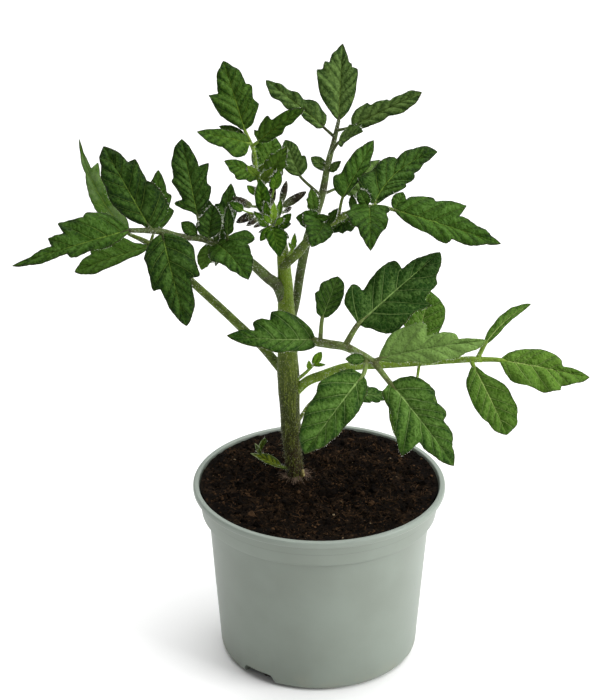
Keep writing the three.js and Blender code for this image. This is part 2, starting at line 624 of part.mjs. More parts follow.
// Leaf that reaches far right, low behind the front one
const LOWER_RIGHT = {
  stalkPoints: [
    [-12, 8, 130], [-6, 7, 137], [2, 4, 142], [13, 0, 148], [28, -4, 151], [45, -8, 154], [60, -12, 157],
    [70, -15, 159], [74, -16, 159],
  ],
  stalkRadii: [2.1, 2.3, 2.3, 2.1, 1.9, 1.7, 1.5, 1.5, 1.1],
  leaflets: [
    {
      from: [82, -18, 160], to: [122, -28, 156], stalkFrom: [72, -15, 159], stalkRadius: 1.1, faces: SKYWARD,
      broad: 1.1, arch: 0.02,
      left: [
        [0.06, 0.07], [0.14, 0.12], [0.24, 0.16], [0.49, 0.18], [0.67, 0.11], [0.68, 0.05], [0.85, 0.05],
      ],
      right: [
        [0.08, 0.11], [0.16, 0.19], [0.26, 0.23], [0.63, 0.26], [0.73, 0.2], [0.71, 0.15], [0.89, 0.09],
      ],
    },
    {
      from: [70, -17, 157], to: [85, -34, 130], stalkFrom: [69, -14, 159], arch: 0.08,
      left: [[0.1, 0.05], [0.18, 0.08], [0.39, 0.23], [0.58, 0.27], [0.88, 0.21], [0.97, 0.1]],
      right: [[0.08, 0.1], [0.2, 0.21], [0.5, 0.24], [0.76, 0.16], [0.92, 0.1]],
    },
    {
      from: [75, -14, 161], to: [97, 0, 180], stalkFrom: [72, -15, 159], faces: [0.5, -0.6, 0.6], bow: -0.12,
      left: [[0.16, 0.08], [0.34, 0.1], [0.57, 0.11], [0.78, 0.08]],
      right: [[0.22, 0.06], [0.4, 0.05], [0.6, 0.04], [0.79, 0.04]],
    },
    {
      from: [45, -11, 148], to: [39, -30, 118], stalkFrom: [46, -8, 154], faces: [0, -0.85, 0.5], left: CUT,
      right: CUT,
      arch: 0.08,
    },
    {
      from: [45, -4, 163], to: [51, 10, 182], stalkFrom: [46, -8, 155], faces: [0, -0.85, 0.5], broad: 1.3,
      left: TOOTHED, right: TOOTHED,
    },
  ],
};

// Small shaded leaf, low at the back on the right
const LOW_BACK = {
  stalkPoints: [[-12, 8, 112], [-3, 18, 121], [5, 24, 120], [16, 30, 119]],
  stalkRadii: [0.9, 0.9, 0.8, 0.7],
  leaflets: [
    { from: [16, 30, 119], to: [36, 38, 113], faces: [0, -0.6, 0.8], left: CUT, right: CUT, broad: 0.8 },
    { from: [10, 27, 120], to: [14, 40, 124], faces: [0, -0.3, 0.9] },
  ],
};

// Young leaf that stands up at the growing tip
const TOP = {
  stalkPoints: [
    [-22, 7, 222], [-26, 7, 228], [-27, 9, 235], [-29, 12, 242], [-30, 15, 249], [-34, 20, 257],
  ],
  stalkRadii: [1.3, 1.4, 1.2, 1, 0.9, 0.8],
  leaflets: [
    {
      from: [-34, 20, 257], to: [-44, 38, 284], faces: [0, -0.9, 0.45],
      left: [[0.1, 0.09], [0.29, 0.25], [0.6, 0.33], [0.57, 0.19], [0.67, 0.18], [0.79, 0.15], [0.93, 0.06]],
      right: [
        [0.03, 0.06], [0.07, 0.16], [0.14, 0.17], [0.29, 0.29], [0.34, 0.22], [0.55, 0.27], [0.59, 0.19],
        [0.72, 0.19], [0.87, 0.11],
      ],
    },
    {
      from: [-28, 14, 254], to: [-7, 8, 272], stalkFrom: [-31, 16, 251],
      left: [[0.02, 0.12], [0.08, 0.25], [0.08, 0.09], [0.21, 0.21], [0.43, 0.26], [0.4, 0.13], [0.75, 0.12]],
      right: [[0.11, 0.08], [0.25, 0.12], [0.43, 0.14], [0.58, 0.08], [0.8, 0.08]],
    },
    {
      from: [-32, 14, 253], to: [-55, 2, 263], faces: [0, -0.75, 0.65],
      left: [[0.12, 0.23], [0.26, 0.32], [0.41, 0.28], [0.54, 0.18], [0.73, 0.18]],
      right: [[0.07, 0.13], [0.34, 0.12], [0.57, 0.11], [0.79, 0.07]],
    },
    { from: [-34, 20, 255], to: [-46, 26, 257], faces: FORWARD, left: SPEAR, right: SPEAR },
    {
      from: [-28, 10, 239], to: [-43, 0, 250], faces: SLANTED,
      left: [[0.08, 0.07], [0.2, 0.22], [0.36, 0.2], [0.54, 0.29], [0.72, 0.21]],
      right: [[0.3, 0.16], [0.34, 0.08], [0.5, 0.13], [0.75, 0.11]],
    },
    { from: [-28, 12, 239], to: [-20, 24, 252], faces: FORWARD, broad: 1.6 },
    {
      from: [-23, 7, 240], to: [-15, 2, 256], stalkFrom: [-27, 8.5, 233], faces: FORWARD, left: CUT,
      right: CUT,
    },
    { from: [-27, 8, 231], to: [-33, 3, 237], faces: FORWARD, left: SPEAR, right: SPEAR },
    { from: [-26, 7, 228], to: [-27, 4, 239], faces: FORWARD },
  ],
};

// Youngest leaves, which face forward at the growing tip
const YOUNG_FRONT = {
  stalkPoints: [[-19, 7, 213], [-21, 1, 217], [-22, -3, 218]],
  stalkRadii: [0.9, 0.9, 0.8],
  leaflets: [
    {
      from: [-21.5, -3.5, 219.5], to: [-18.3, -11, 208], faces: [0, -0.7, 0.7],
      left: [[0.05, 0.12], [0.2, 0.3], [0.38, 0.38], [0.6, 0.33], [0.82, 0.16]],
      right: [[0.04, 0.2], [0.2, 0.3], [0.45, 0.27], [0.75, 0.14]],
    },
    { from: [-21, -1, 218], to: [-28, -4, 217], faces: SLANTED, left: SPEAR, right: SPEAR },
    { from: [-21, -1, 218], to: [-13, -3, 221], faces: SLANTED },
  ],
};

// Flower truss: closed, dark, hairy buds round a short stalk at the growing tip
const TRUSS_STALK = [[-20, 7, 217], [-21, 2, 222], [-21, 0, 226]];
const BUD_LINES = [
  { foot: [-22, 2, 226], waist: [-28, 0, 230], tip: [-39, -4, 234], radius: 1.4 },
  { foot: [-22, 1, 223], waist: [-29, -2, 225], tip: [-37, -6, 222], radius: 1.3 },
  { foot: [-22, 1, 222], waist: [-27, -3, 223], tip: [-32, -9, 222], radius: 1.1 },
  { foot: [-21, 2, 225], waist: [-22, 3, 229], tip: [-21, 4, 236], radius: 1.3 },
  { foot: [-20, 2, 225], waist: [-17, 7, 229], tip: [-15, 11, 236], radius: 1.3 },
  { foot: [-20, 1, 225], waist: [-16, 1, 228], tip: [-7, 2, 234], radius: 1.5 },
];

// Side shoots in the leaf axils, each a thin stalk with a tuft of tiny leaves
const LOW_SHOOT = {
  stalkPoints: [[-13, 7, 136], [-7, 5, 142], [-2, 6, 147]],
  stalkRadii: [0.9, 0.8, 0.6],
  leaflets: [
    { from: [-3, 6, 146], to: [1, 6, 153], faces: FORWARD, broad: 0.9 },
    { from: [-5, 5.5, 144], to: [-5, 3, 150], faces: FORWARD, left: SPEAR, right: SPEAR },
    { from: [-3, 6, 146], to: [3, 4, 147], faces: SLANTED, left: SPEAR, right: SPEAR },
  ],
};
const HIGH_SHOOT = {
  stalkPoints: [[-15, 6, 200], [-12.5, 3.4, 206], [-12, 2.5, 209]],
  stalkRadii: [0.9, 0.9, 0.7],
  leaflets: [
    { from: [-12, 2.6, 208], to: [-11, 2, 215], faces: FORWARD, broad: 0.9 },
    { from: [-12, 2.6, 207], to: [-14, 1, 212], faces: FORWARD, left: SPEAR, right: SPEAR },
  ],
};

// What is left of a seed leaf: a withered strip with a split end
const SEED_LEAF = {
  stalkPoints: [[-12, 7.5, 90], [-16, 5.8, 92], [-20, 5, 94]],
  stalkRadii: [0.9, 0.9, 0.8],
  leaflets: [
    {
      from: [-18, 5.5, 92.5], to: [-33, 3, 101], faces: [0, -0.5, 0.8], left: SPEAR, right: SPEAR,
      broad: 0.9,
    },
    { from: [-26, 5, 96.5], to: [-26.5, 8, 108], faces: FORWARD, left: SPEAR, right: SPEAR, broad: 0.9 },
  ],
};

// A closed bud on its own thin stalk
function budSolid({ foot, waist, tip, radius }) {
  const neck = stalk([nearestOn(TRUSS_STALK, foot), foot, waist], [0.6, 0.5, 0.6], { sides: TWIG_SIDES });
  const middle = vector(waist).lerp(vector(tip), 0.4).toArray();
  const closed = stalk([waist, middle, tip], [0.6, radius, 0.3], { stepsPerSpan: 2 });
  return neck.add(closed);
}

function trussSolid(clearOf) {
  const parts = [stalk(TRUSS_STALK, [0.9, 1.1, 1.2]), ...BUD_LINES.map(budSolid)];
  return largestPiece(clearOf.reduce((left, cutter) => left.subtract(cutter), joined(parts)));
}

// Assembly
const stem = stalk(STEM_POINTS, STEM_RADII, { sides: STEM_SIDES });
const stemClearance = stalk(STEM_POINTS, STEM_RADII, { sides: STEM_SIDES, grown: CLEARANCE });
const stalkClearance = ({ stalkPoints, stalkRadii }) => stalk(stalkPoints, stalkRadii, { grown: CLEARANCE });
const archClearance = NOTCH_ANGLES.map(
  (angle) => notchBlock(angle, WALL + CLEARANCE, NOTCH_START - WALL - CLEARANCE, RIM_RADIUS),
);

const plant = new THREE.Group();
plant.add(meshOf("pot", potSolid(), COLOURS.pot, 0.55));
plant.add(meshOf("soil", soilSolid([stemClearance, ...archClearance]), COLOURS.soil, 0.95));
plant.add(meshOf("main_stem", stem, COLOURS.stem));

const LEAVES = {
  leaf_back_right: BACK_RIGHT,
  leaf_upper_right: UPPER_RIGHT,
  leaf_left_front: LEFT_FRONT,
  leaf_left_back: LEFT_BACK,
  leaf_front_right: FRONT_RIGHT,
  leaf_lower_right: LOWER_RIGHT,
  leaf_low_back: LOW_BACK,
  leaf_top: TOP,
};
for (const [name, leaf] of Object.entries(LEAVES)) {
  plant.add(meshOf(name, leafSolid(leaf, [stemClearance]), COLOURS.leaf));
}

const topStalk = stalkClearance(TOP);
const youngStalk = stalkClearance(YOUNG_FRONT);
plant.add(meshOf("leaf_young_front", leafSolid(YOUNG_FRONT, [stemClearance, topStalk]), COLOURS.youngLeaf));
plant.add(meshOf("flower_truss", trussSolid([stemClearance, topStalk, youngStalk]), COLOURS.bud));

const lowShoot = leafSolid(LOW_SHOOT, [stemClearance, stalkClearance(LOWER_RIGHT)]);
const highShoot = leafSolid(HIGH_SHOOT, [stemClearance, stalkClearance(UPPER_RIGHT)]);
plant.add(meshOf("side_shoot_low", lowShoot, COLOURS.youngLeaf));
plant.add(meshOf("side_shoot_high", highShoot, COLOURS.youngLeaf));
plant.add(meshOf("seed_leaf", leafSolid(SEED_LEAF, [stemClearance]), COLOURS.withered));

export default plant;
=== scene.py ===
# A young tomato plant in a nursery pot, dressed round its CAD frame.
# Metres, +Z up. The origin is the centre of the pot's underside, and -Y is the front.
# Sizes and points below are in millimetres, and MM turns them into metres.

import math

import bpy
import numpy as np
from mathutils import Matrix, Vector, noise


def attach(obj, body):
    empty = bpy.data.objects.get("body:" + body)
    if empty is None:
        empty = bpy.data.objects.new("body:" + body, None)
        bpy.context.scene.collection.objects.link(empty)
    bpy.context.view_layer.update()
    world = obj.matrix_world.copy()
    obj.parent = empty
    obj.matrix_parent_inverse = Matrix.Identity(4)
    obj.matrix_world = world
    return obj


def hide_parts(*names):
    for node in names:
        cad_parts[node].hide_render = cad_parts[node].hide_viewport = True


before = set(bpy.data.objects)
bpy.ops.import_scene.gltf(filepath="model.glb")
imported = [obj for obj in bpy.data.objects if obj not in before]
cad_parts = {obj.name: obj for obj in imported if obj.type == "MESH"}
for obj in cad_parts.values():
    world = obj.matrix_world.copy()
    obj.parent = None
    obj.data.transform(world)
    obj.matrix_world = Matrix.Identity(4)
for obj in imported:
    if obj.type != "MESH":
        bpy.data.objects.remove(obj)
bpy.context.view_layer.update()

MM = 0.001


# Camera
# A long lens 25 degrees above the horizon, in front of the pot, as the photograph was taken.

CAMERA_DISTANCE = 1100
CAMERA_ELEVATION = math.radians(25.2)
LOOK_AT = Vector((-9.1, 0, 156.6))
LENS = 122.04

camera_side = Vector((0, -math.cos(CAMERA_ELEVATION), math.sin(CAMERA_ELEVATION)))
bpy.ops.object.camera_add(
    location=(LOOK_AT + camera_side * CAMERA_DISTANCE) * MM,
    rotation=(math.pi / 2 - CAMERA_ELEVATION, 0, 0),
)
camera = bpy.context.object
camera.name = "camera"
camera.data.lens = LENS
bpy.context.scene.camera = camera


# Studio
# A pale floor under a broad soft ceiling of light, a smaller soft light on the right, and a dim surround.

FLOOR_SIZE = 8000
FLOOR_DROP = 0.02
FLOOR_COLOUR = (0.93, 0.93, 0.93, 1)
SURROUND = 0.3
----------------
What is required: Print exactly the lines from the line with "leafSolid(SEED_LEAF, [stemClearance]), COLOURS.withered));" to the line with "before = set(bpy.data.objects)", both included, and nothing else.

Solution to the problem:
plant.add(meshOf("seed_leaf", leafSolid(SEED_LEAF, [stemClearance]), COLOURS.withered));

export default plant;
=== scene.py ===
# A young tomato plant in a nursery pot, dressed round its CAD frame.
# Metres, +Z up. The origin is the centre of the pot's underside, and -Y is the front.
# Sizes and points below are in millimetres, and MM turns them into metres.

import math

import bpy
import numpy as np
from mathutils import Matrix, Vector, noise


def attach(obj, body):
    empty = bpy.data.objects.get("body:" + body)
    if empty is None:
        empty = bpy.data.objects.new("body:" + body, None)
        bpy.context.scene.collection.objects.link(empty)
    bpy.context.view_layer.update()
    world = obj.matrix_world.copy()
    obj.parent = empty
    obj.matrix_parent_inverse = Matrix.Identity(4)
    obj.matrix_world = world
    return obj


def hide_parts(*names):
    for node in names:
        cad_parts[node].hide_render = cad_parts[node].hide_viewport = True


before = set(bpy.data.objects)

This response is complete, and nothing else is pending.